The Philippine Shipowners' Association petitions the Public Utility Commission to prohibit the revenue cutters of the Bureau of Commerce and Industry from carrying freight and passengers on the routes served by the vessels San Pedro, Pilar, Gravina and Midget, which petitioner alleges provide adequate and convenient service for taking care of the traffic between Paragua Island and the rest of the Archipelago, regarding which the shipowners have received no complaint from the public. The petitioner also alleges that the said revenue cutters of the Bureau constitute unfair competition which prejudices it and sooner or later will cause the withdrawal of said vessels of private ownership, resulting in loss to their owners and the public.

The said Bureau, through the Attorney-General, answered said petition praying for its denial and dismissal for the reason that the vessels of private ownership, to which the petitioner refers, render an extremely deficient, inadequate and insufficient service, inasmuch as quite often they have been unable or refused to carry passengers and freight; that they have no itinerary or fixed days of arrival and departure; that they lack sufficient space and accommodations for passengers, and that said Bureau has received various complaints on the deficient service rendered by said vessels of private ownership, asking that the revenue cutters of the Government remedy said deficiencies.

After hearing, the Acting Public Utility Commissioner dismissed the petition.

The petitioner filed a motion for a new trial and a reconsideration of said decision, which motion was denied by the Commission, and we are asked to review the decision rendered by the Commission and the following errors are assigned as committed by the latter: (a) In not declaring, in view of the facts in the case, that the operation of the Government's revenue cutters as a public utility constitutes unfair competition with the vessels of private ownership, and (b) in rendering a decision without any evidence to reasonably support it.

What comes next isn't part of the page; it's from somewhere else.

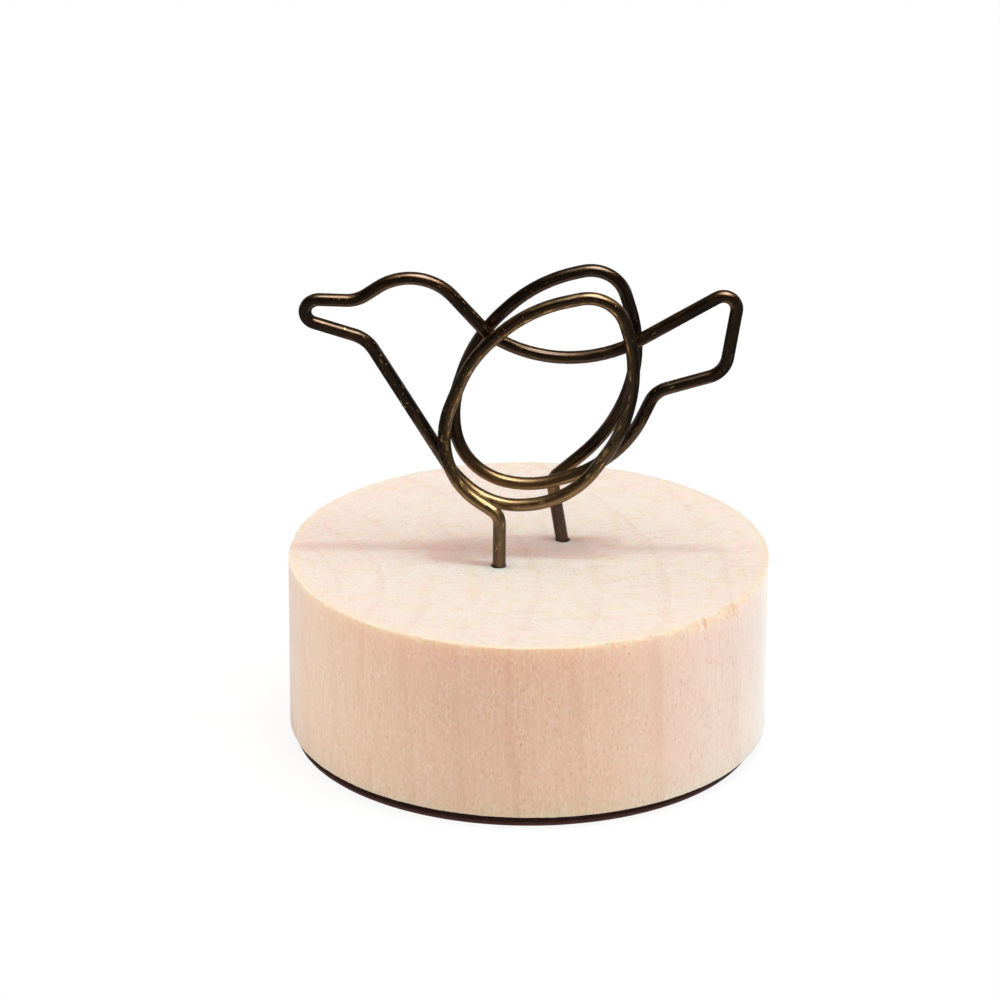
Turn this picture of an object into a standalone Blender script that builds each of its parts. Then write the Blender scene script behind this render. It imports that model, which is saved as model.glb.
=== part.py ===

In support of the first assignment of error, the decision rendered by this court in the case of National Coal Co. vs. Public Utility Commission (47 Phil., 356), is cited. In that case the Government collier was permitted to charge much lower rates than commercial boats. No such circumstance is present in the instant case. The case cited is inapplicable.

We do not find sufficient evidence in the record to show the unfair competition attributed to the Government vessels.

Touching the second assignment of error, the petitioner calls attention to the fact that the petition formulated by the municipal presidents of Palawan at their convention, the letter from His Excellency, the Governor-General and other letters and petitions, upon which documents the greater part of the decision is based, were not offered as evidence nor would they be admissible as such. The fact is that said documents were presented to the Commissioner who tried the case and who took them into consideration; and we know that under the provisions of section 23 of Act No. 3108, in hearings of this character, the Commission is not subject to the technical rules of legal evidence.

And taking said documents into consideration, as well as the testimony of the witnesses who testified before the Commission at the hearing of this case, the record does not show that the decision here in question is not sufficiently supported by the evidence. And it is only when it is not that the law (sec. 35, Act No. 3108) grants us jurisdiction to review, alter or annul it. We cannot, therefore, set aside or modify in any manner the contested decision.

Finding no merit in the petition herein, the same is hereby denied, with costs against the petitioner. So ordered.

Avancena, C. J., Johnson, Street, Malcolm, Villamor, Ostrand, and Johns, JJ., concur.